— Start of Given information —
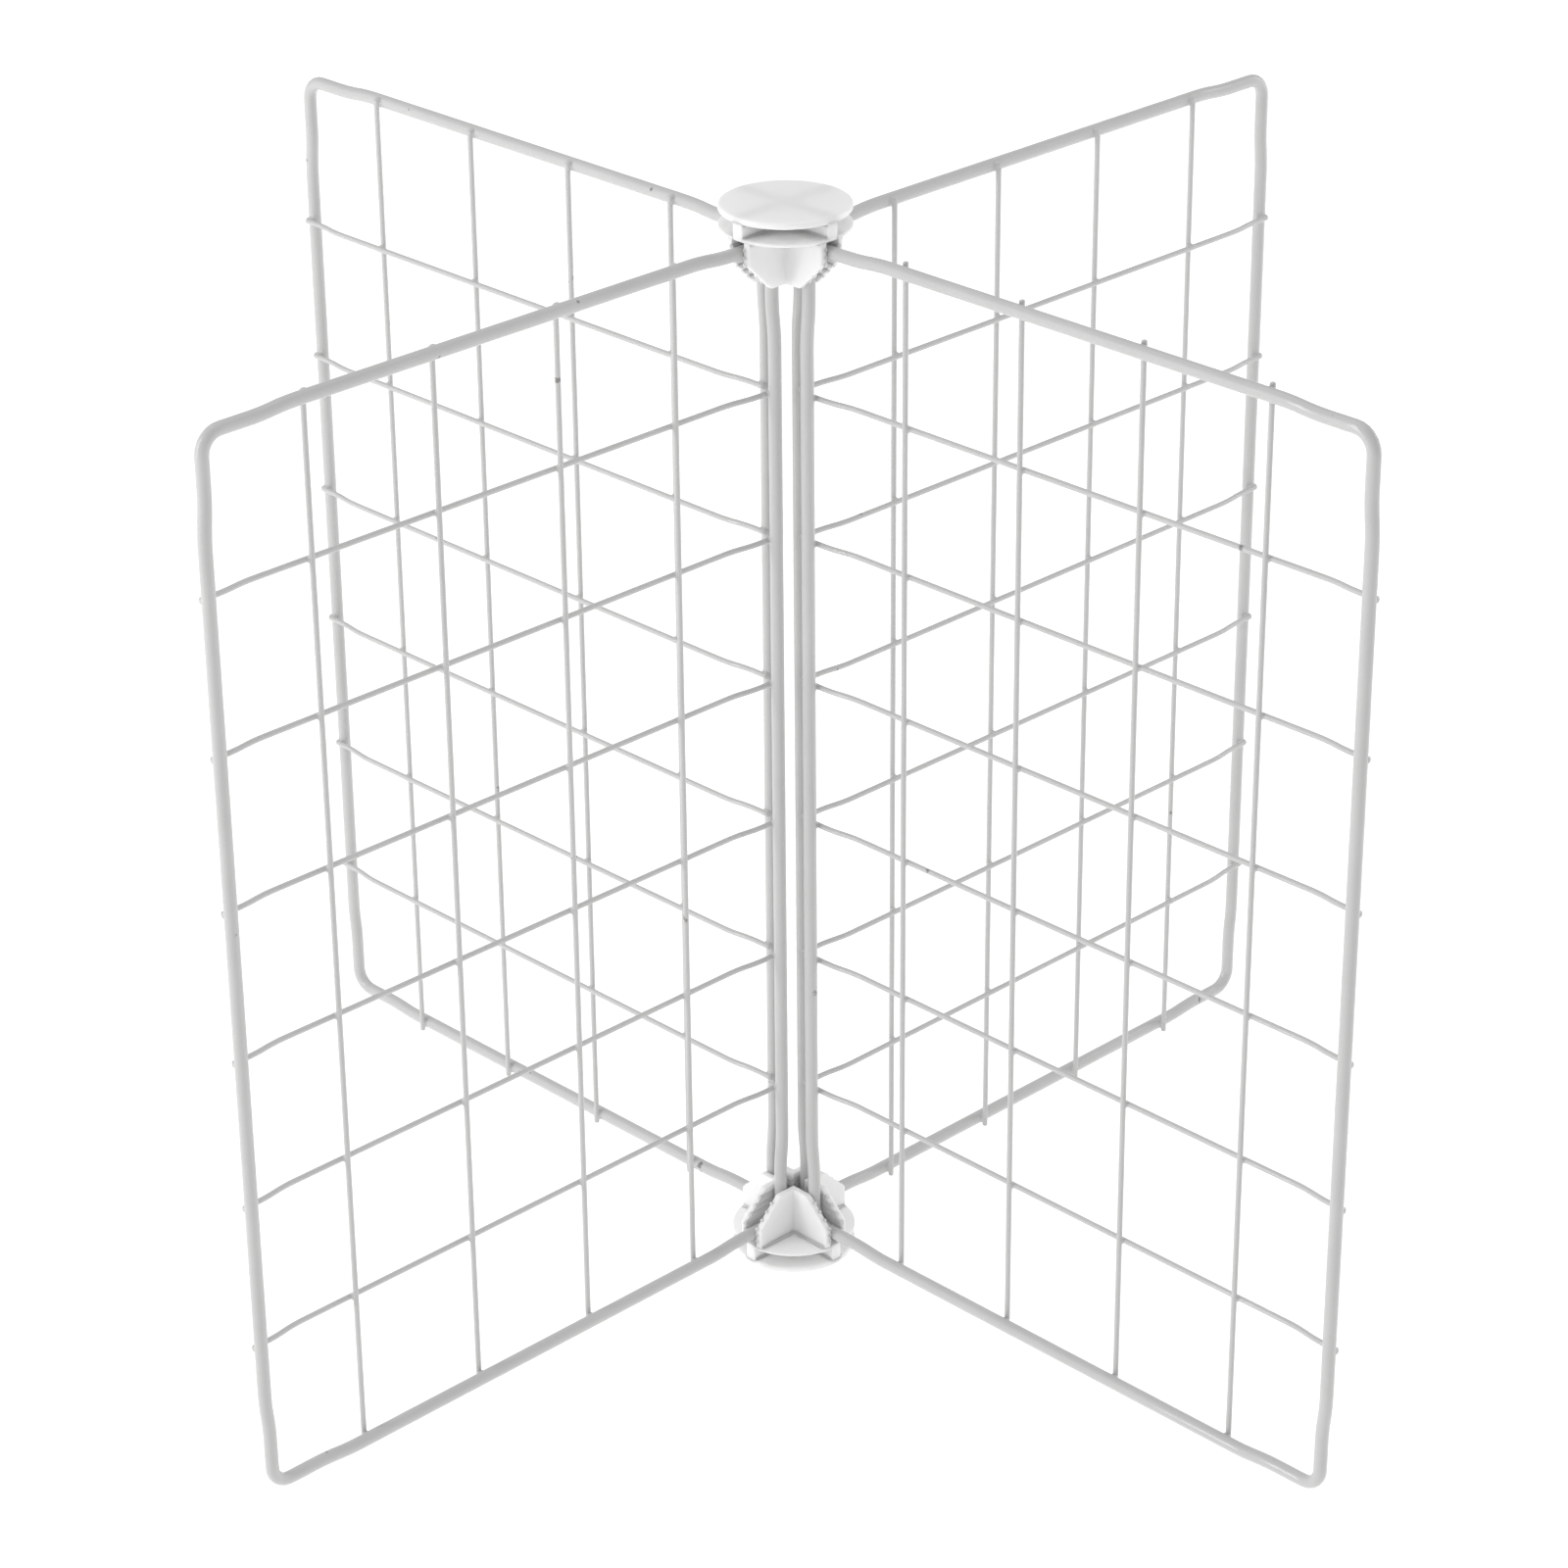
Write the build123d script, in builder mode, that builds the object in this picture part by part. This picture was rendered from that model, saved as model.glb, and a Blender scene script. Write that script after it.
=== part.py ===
"""Four-sided wire display rack: four welded grid panels clipped into two snap connectors.

The panels stand in a cross, seen from above. Their inner corners are held between the ribbed
flanges of a moulded connector at the floor and of the same moulding, upside down, at the top.
The origin is the middle of the lower connector's resting face, +Z is up, sizes are millimetres.
"""

import os
from math import atan, degrees

from build123d import *

# Welded grid panel. Widths and heights are between the centrelines of the frame rod.
ROD_D = 4.8  # frame rod, with its coating
WIRE_D = 2.0  # thin wires, with their coating
PANEL_W = 250.0
PANEL_H = 395.2
BEND_R = 7.5  # corner bend, on the centreline
JOG = 1.1  # how far the rod steps inwards before each corner
JOG_START = 20.0  # from the corner to the start of the step
JOG_RUN = 20.0  # length of the step
UPRIGHTS = 4
UPRIGHT_PITCH = 53.5
CROSSWIRES = 6
CROSSWIRE_PITCH = 56.0
WELD_SINK = 0.4  # how deep a weld presses one wire into the next
CROSSWIRE_STOP = 2.0  # how far a crosswire's ends stop short of the outside of the frame
LONG_TIP = 0.6  # how far an upright's long end stands past the outside of the frame
SHORT_TIP = 0.3  # how far an upright's short end stops below the rod's centreline
WELD_LAND = 4.0  # straight end of a crosswire, inwards from the frame rod's centreline
LIFT_RUN = 18.0  # length over which a crosswire climbs onto the uprights

# Snap connector
CONN_D = 47.0
DISC_T = 2.5
GAP = 5.0  # side opening that takes the rod of a panel laid flat
PLATE_T = 1.2
WALL_T = 2.6  # flange on each side of a slot
SLOT_W = 5.7  # between the flanges' walls
TOOTH = 0.35  # gripping rib on the slot's walls
TOOTH_W = 1.3
TOOTH_PITCH = 2.6
TEETH = 6
RIB_W = 4.7  # rib under each slot
CONN_H = 27.4
SHOULDER = 16.0  # height at which the flanges' outer edges start to slope inwards
EDGE_R = 1.0

# Assembly
NEAR_REACH = 5.8  # from the rack's axis to the inner rods of the front and back panels
FAR_REACH = 10.2  # the same for the right and left panels, which those two keep further out
RAIL_RISE = 12.0  # from the resting face to the lower rod's centreline
TOTAL_H = PANEL_H + 2 * RAIL_RISE

rod_r = ROD_D / 2
wire_r = WIRE_D / 2
disc_r = CONN_D / 2
lap = rod_r + wire_r - WELD_SINK  # from the panel's mid plane to a wire welded on the rod
cover = lap + WIRE_D - WELD_SINK  # the same for a wire welded on top of another
plate_top = DISC_T + GAP + PLATE_T
mid_height = TOTAL_H / 2

os.makedirs("parts", exist_ok=True)


def step_radius(offset, run):
    """Radius of the two equal arcs that move a wire sideways by offset over run."""
    return (run**2 + offset**2) / (4 * offset)


def step_angle(offset, run):
    """Angle in degrees that each of those two arcs turns."""
    return 2 * degrees(atan(offset / run))


def step(start, heading, side, offset, run):
    """S-shaped step: leaves start along heading and ends parallel to it, offset to one side."""
    radius = step_radius(offset, run)
    turn = side * step_angle(offset, run)
    first = JernArc(start, heading, radius, turn)
    return JernArc(first @ 1, first % 1, radius, -turn)


def pitched(count, pitch):
    """Places of count wires, a pitch apart, centred on zero."""
    return [(i - (count - 1) / 2) * pitch for i in range(count)]


def save(part, name):
    """Labels a finished piece and writes it as parts/NAME.step."""
    part.label = name
    export_step(part, f"parts/{name}.step")
    print(f"{name}: {part.volume:.0f} mm3")


def frame_quarter(sx, sy):
    """A quarter of the frame's centreline, in the corner with signs sx, sy."""
    side = sx * sy
    half_w, half_h = PANEL_W / 2, PANEL_H / 2
    rail_end = (sx * (half_w - JOG_START - JOG_RUN), sy * half_h)
    Line((0, sy * half_h), rail_end)
    rail_step = step(rail_end, (sx, 0), -side, JOG, JOG_RUN)
    corner_x, corner_y = half_w - JOG - BEND_R, half_h - JOG - BEND_R
    Line(rail_step @ 1, (sx * corner_x, sy * (half_h - JOG)))
    corner = JernArc((sx * corner_x, sy * (half_h - JOG)), (sx, 0), BEND_R, -side * 90)
    stile_step_start = (sx * (half_w - JOG), sy * (half_h - JOG_START))
    Line(corner @ 1, stile_step_start)
    stile_step = step(stile_step_start, (0, -sy), side, JOG, JOG_RUN)
    Line(stile_step @ 1, (sx * half_w, 0))


def make_frame(name, face):
    """Frame of one panel: a rod bent into a loop, with a step beside each corner."""
    with BuildPart() as frame:
        with BuildLine(face) as loop:
            for sx in (1, -1):
                for sy in (1, -1):
                    frame_quarter(sx, sy)
        with BuildSketch(loop.wire() ^ 0):
            Circle(rod_r)
        sweep(path=loop.wire())
    save(frame.part, name)


def make_upright(name, face, x, wire_side, long_end):
    """Thin upright wire, welded on one face of the frame's lower and upper rods."""
    long_length = PANEL_H / 2 + rod_r + LONG_TIP
    short_length = PANEL_H / 2 - SHORT_TIP
    foot = -long_length if long_end < 0 else -short_length
    section = Plane(face.from_local_coords((x, foot, wire_side * lap)), z_dir=face.y_dir)
    with BuildPart() as upright:
        with BuildSketch(section):
            Circle(wire_r)
        extrude(amount=long_length + short_length)
    save(upright.part, name)


def make_crosswire(name, face, y, wire_side):
    """Thin level wire, welded on the frame's side rods, that climbs over the uprights between."""
    outward = face.z_dir * wire_side
    level = Plane(face.from_local_coords((0, y, 0)), x_dir=face.x_dir, z_dir=face.x_dir.cross(outward))
    with BuildPart() as crosswire:
        with BuildLine(level) as route:
            for sx in (1, -1):
                climb_top = PANEL_W / 2 - WELD_LAND - LIFT_RUN
                Line((0, cover), (sx * climb_top, cover))
                climb = step((sx * climb_top, cover), (sx, 0), -sx, cover - lap, LIFT_RUN)
                Line(climb @ 1, (sx * (PANEL_W / 2 + rod_r - CROSSWIRE_STOP), lap))
        with BuildSketch(route.wire() ^ 0):
            Circle(wire_r)
        sweep(path=route.wire())
    save(crosswire.part, name)


def make_panel(name, direction, inner_reach, wire_side, long_end):
    """One grid panel. direction points from the rack's axis to the panel's outer edge."""
    outwards = Vector(*direction)
    up = Vector(0, 0, 1)
    centre = outwards * (inner_reach + PANEL_W / 2) + up * mid_height
    face = Plane(centre, x_dir=outwards, z_dir=outwards.cross(up))
    make_frame(f"{name}_frame", face)
    for number, x in enumerate(pitched(UPRIGHTS, UPRIGHT_PITCH), 1):
        make_upright(f"{name}_upright_wire_{number}", face, x, wire_side, long_end)
    for number, y in enumerate(pitched(CROSSWIRES, CROSSWIRE_PITCH), 1):
        make_crosswire(f"{name}_cross_wire_{number}", face, y, wire_side)


# Lower connector: a disc, ribs under the slots, a thin plate and four L-shaped pairs of flanges
with BuildPart() as bottom_connector:
    with BuildSketch():
        Circle(disc_r)
    extrude(amount=DISC_T)
    fillet(bottom_connector.edges(), EDGE_R)

    with BuildSketch(Plane.XY.offset(DISC_T)):
        Rectangle(CONN_D, RIB_W)
        Rectangle(RIB_W, CONN_D)
        Circle(disc_r - EDGE_R / 2, mode=Mode.INTERSECT)
    extrude(amount=GAP)

    with BuildSketch(Plane.XY.offset(DISC_T + GAP)):
        Circle(disc_r)
    extrude(amount=PLATE_T)

    # Flanges, as high as the connector
    with BuildSketch(Plane.XY.offset(plate_top)):
        Circle(disc_r)
        Rectangle(CONN_D, SLOT_W, mode=Mode.SUBTRACT)
        Rectangle(SLOT_W, CONN_D, mode=Mode.SUBTRACT)
        pocket_edge = SLOT_W / 2 + WALL_T
        pocket_centre = (pocket_edge + disc_r / 2) * 2**0.5
        with PolarLocations(pocket_centre, 4, start_angle=45, rotate=False):
            RectangleRounded(disc_r, disc_r, WALL_T / 2, mode=Mode.SUBTRACT)
    extrude(amount=CONN_H - plate_top)

    # Gripping ribs on both walls of the four slots
    tooth_reach = disc_r - TOOTH
    for quarter in range(4):
        slot_line = Vector(1, 0, 0).rotate(Axis.Z, 90 * quarter)
        with BuildSketch(Plane(slot_line * (SLOT_W / 2), x_dir=slot_line.rotate(Axis.Z, 90), z_dir=slot_line)):
            for wall in (1, -1):
                for row in range(TEETH):
                    height = plate_top + (row + 1) * TOOTH_PITCH
                    root = wall * (SLOT_W / 2 + TOOTH)
                    wall_line = wall * SLOT_W / 2
                    tip = wall * (SLOT_W / 2 - TOOTH)
                    with BuildLine():
                        Polyline(
                            (root, height - TOOTH_W / 2),
                            (wall_line, height - TOOTH_W / 2),
                            (tip, height),
                            (wall_line, height + TOOTH_W / 2),
                            (root, height + TOOTH_W / 2),
                            close=True,
                        )
                    make_face()
        extrude(amount=tooth_reach - SLOT_W / 2)

    # Sloping shoulders
    for slope_plane in (Plane.XZ, Plane.YZ):
        with BuildSketch(slope_plane):
            for side in (1, -1):
                with BuildLine():
                    Polyline(
                        (side * disc_r, SHOULDER),
                        (side * (disc_r + SHOULDER), SHOULDER),
                        (side * (disc_r + SHOULDER), CONN_H + SHOULDER),
                        (side * (disc_r + SHOULDER - CONN_H - SHOULDER), CONN_H + SHOULDER),
                        close=True,
                    )
                make_face()
        extrude(amount=disc_r, both=True, mode=Mode.SUBTRACT)
save(bottom_connector.part, "bottom_connector")

# Upper connector: the same moulding, turned over
with BuildPart() as top_connector:
    mirror(bottom_connector.part, about=Plane.XY.offset(mid_height))
save(top_connector.part, "top_connector")

# name, direction from the axis, reach of the inner rod, side that carries the wires, long ends
PANELS = [
    ("front", (0, -1, 0), NEAR_REACH, 1, -1),
    ("right", (1, 0, 0), FAR_REACH, -1, 1),
    ("back", (0, 1, 0), NEAR_REACH, 1, -1),
    ("left", (-1, 0, 0), FAR_REACH, -1, -1),
]
for panel in PANELS:
    make_panel(*panel)
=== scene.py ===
# %% [markdown]
# # A wire grid display rack
#
# Four welded wire grid panels stand in a cross and are clipped, top and bottom, into two round
# plastic connectors. The CAD model gives every size and place. This lesson gives the rack its
# looks: rods and wires that are bent, welded and powder coated, and connectors that are moulded.

# %% Load the CAD model and read its overall size
import random
from math import asin, atan, copysign, cos, degrees, hypot, pi, radians, sin, sqrt

import bmesh
import bpy
from mathutils import Matrix, Vector


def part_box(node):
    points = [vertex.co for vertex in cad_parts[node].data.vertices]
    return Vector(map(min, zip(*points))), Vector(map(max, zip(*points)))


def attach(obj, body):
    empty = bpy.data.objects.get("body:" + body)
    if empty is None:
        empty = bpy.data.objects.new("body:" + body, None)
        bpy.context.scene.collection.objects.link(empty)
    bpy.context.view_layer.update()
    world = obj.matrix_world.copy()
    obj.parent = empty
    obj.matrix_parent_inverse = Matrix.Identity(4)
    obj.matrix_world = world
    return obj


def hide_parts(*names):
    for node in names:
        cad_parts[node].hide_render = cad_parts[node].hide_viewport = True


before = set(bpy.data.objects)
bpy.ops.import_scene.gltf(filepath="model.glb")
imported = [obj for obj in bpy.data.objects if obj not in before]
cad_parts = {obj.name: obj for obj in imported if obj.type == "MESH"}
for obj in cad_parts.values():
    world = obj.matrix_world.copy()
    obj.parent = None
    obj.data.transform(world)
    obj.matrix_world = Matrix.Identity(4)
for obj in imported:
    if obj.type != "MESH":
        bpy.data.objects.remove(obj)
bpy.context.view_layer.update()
MM = 0.001
UP = Vector((0, 0, 1))

# %% [markdown]
# ## The camera
#
# The rack is seen from between two of its panels, a little from above, with a long lens from about
# 1.65 metres away. A long lens keeps the perspective mild, as in a product picture. The rotation is
# built up as a person would turn a camera: heading, then tilt, then a slight roll.

# %% Camera
CAMERA_AZIMUTH = radians(-44.422)
CAMERA_DISTANCE = 1.4855
CAMERA_HEIGHT = 0.9284
CAMERA_HEADING = radians(45.665)
CAMERA_TILT = radians(26.249)
CAMERA_ROLL = radians(0.517)
CAMERA_LENS = 104.03
SENSOR_WIDTH = 36

camera_data = bpy.data.cameras.new("camera")
camera_data.lens = CAMERA_LENS
camera_data.sensor_width = SENSOR_WIDTH
camera = bpy.data.objects.new("camera", camera_data)
place = Vector((cos(CAMERA_AZIMUTH), sin(CAMERA_AZIMUTH), 0)) * CAMERA_DISTANCE + UP * CAMERA_HEIGHT
camera.matrix_world = (
    Matrix.Translation(place)
    @ Matrix.Rotation(CAMERA_HEADING, 4, "Z")
    @ Matrix.Rotation(pi / 2 - CAMERA_TILT, 4, "X")
    @ Matrix.Rotation(-CAMERA_ROLL, 4, "Z")
)
bpy.context.scene.collection.objects.link(camera)
bpy.context.scene.camera = camera
print("camera stands at", [round(n, 3) for n in place])

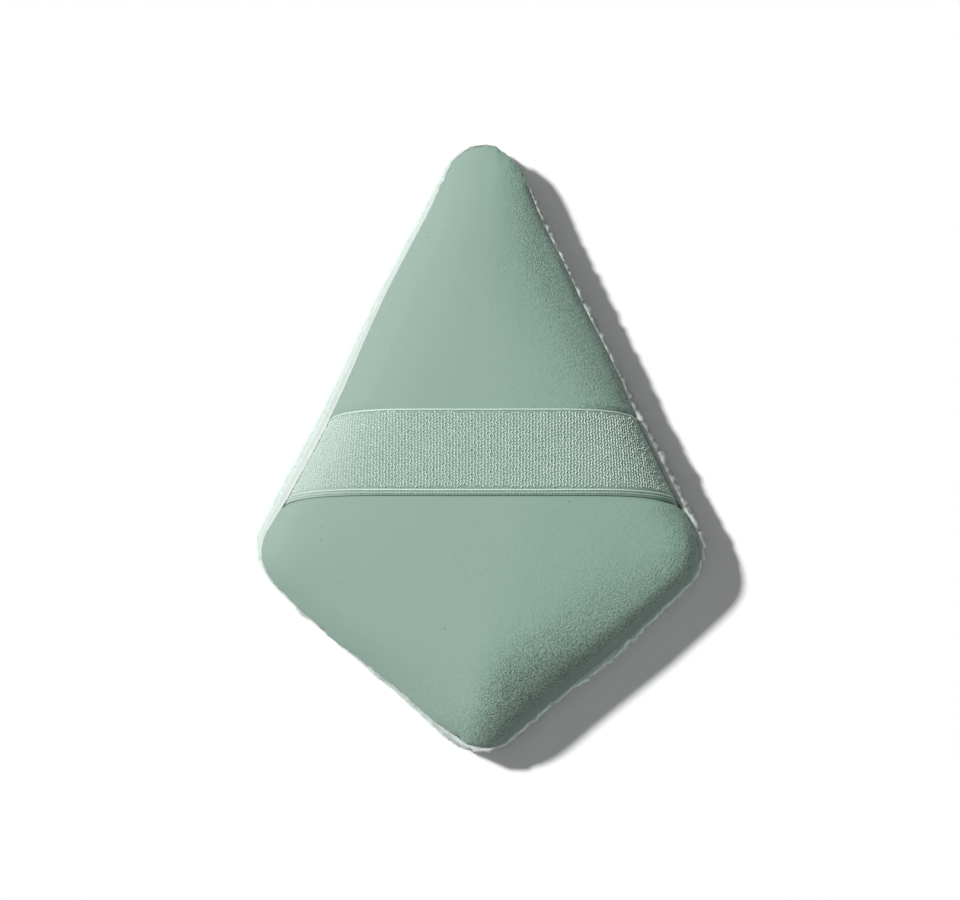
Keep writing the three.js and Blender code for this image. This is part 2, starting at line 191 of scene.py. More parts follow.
— End of Given information —
Task instructions
Go through the material above and output exactly the lines from the one containing "# name, direction" through the one containing "obj.parent = None".

Written answer
# name, direction from the axis, reach of the inner rod, side that carries the wires, long ends
PANELS = [
    ("front", (0, -1, 0), NEAR_REACH, 1, -1),
    ("right", (1, 0, 0), FAR_REACH, -1, 1),
    ("back", (0, 1, 0), NEAR_REACH, 1, -1),
    ("left", (-1, 0, 0), FAR_REACH, -1, -1),
]
for panel in PANELS:
    make_panel(*panel)
=== scene.py ===
# %% [markdown]
# # A wire grid display rack
#
# Four welded wire grid panels stand in a cross and are clipped, top and bottom, into two round
# plastic connectors. The CAD model gives every size and place. This lesson gives the rack its
# looks: rods and wires that are bent, welded and powder coated, and connectors that are moulded.

# %% Load the CAD model and read its overall size
import random
from math import asin, atan, copysign, cos, degrees, hypot, pi, radians, sin, sqrt

import bmesh
import bpy
from mathutils import Matrix, Vector


def part_box(node):
    points = [vertex.co for vertex in cad_parts[node].data.vertices]
    return Vector(map(min, zip(*points))), Vector(map(max, zip(*points)))


def attach(obj, body):
    empty = bpy.data.objects.get("body:" + body)
    if empty is None:
        empty = bpy.data.objects.new("body:" + body, None)
        bpy.context.scene.collection.objects.link(empty)
    bpy.context.view_layer.update()
    world = obj.matrix_world.copy()
    obj.parent = empty
    obj.matrix_parent_inverse = Matrix.Identity(4)
    obj.matrix_world = world
    return obj


def hide_parts(*names):
    for node in names:
        cad_parts[node].hide_render = cad_parts[node].hide_viewport = True


before = set(bpy.data.objects)
bpy.ops.import_scene.gltf(filepath="model.glb")
imported = [obj for obj in bpy.data.objects if obj not in before]
cad_parts = {obj.name: obj for obj in imported if obj.type == "MESH"}
for obj in cad_parts.values():
    world = obj.matrix_world.copy()
    obj.parent = None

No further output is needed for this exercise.